If I recall the sound improvement delivered by remaster for 1962 GROTC version kinda sealed the deal for me to prefer that, but will relisten with open mind and more experience under my belt.
Listened to both of these Klemperer M2s again and still prefer the studio 1962 GROTC version..........not sure why so many at Amazon love the live version better????? Very similar style wise and timings are very close also, the sound quality for GROTC is much better so fail to see the attraction for live version.
post #2639 of 3714
I got lucky yesterday! I found a used copy of Daniele Gatti's M4 for pennies. Ofcourse, the case was literally in pieces, but the booklet was pristeen and the cd didn't appear to have even been touched. The last time I checked at Amazon, the recording was going for around $50 used, although I don't think it's available now. DA, contact me if this interests you.

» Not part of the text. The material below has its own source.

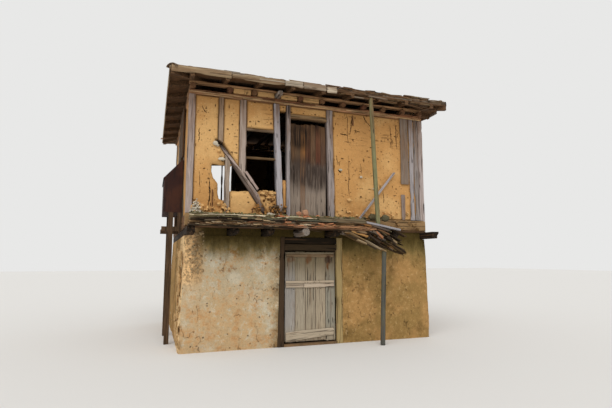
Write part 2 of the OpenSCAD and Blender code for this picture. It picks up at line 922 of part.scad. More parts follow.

When I have done some more listening I'll post my impressions.
post #2640 of 3714
After some search I was finally able to obtain (new from France) this OOP Dorian recording of Mahler 4 and Lieder eines fahrenden Gesellen in chamber versions by Erwin Stein (1921) and Schoenberg (1920), played on period instruments by the Smithsonian Players et al. and conducted by Kenneth Slowik. The vocalists are Christine Brandes in the symphony and Susan Platts in the Lieder. No brass instruments to be heard in these reductions; rather the extremely idiocyncratic sounds from piano and harmonium. Beautiful limpid sounds from the quintet string section, too, of which four are Amati instruments in the Smithsonian collection. Slowik picked up quite a few interpretative ideas from Mengelberg's recording and personal score of the symphony, which is full of penciled-in marks and notes. So rubati and portamenti are plentiful and listening to them play Stein's very clever arrangement is fun to say the least. I don't have a HDCD decoder on my players but the CD sounds really fine already to these ears.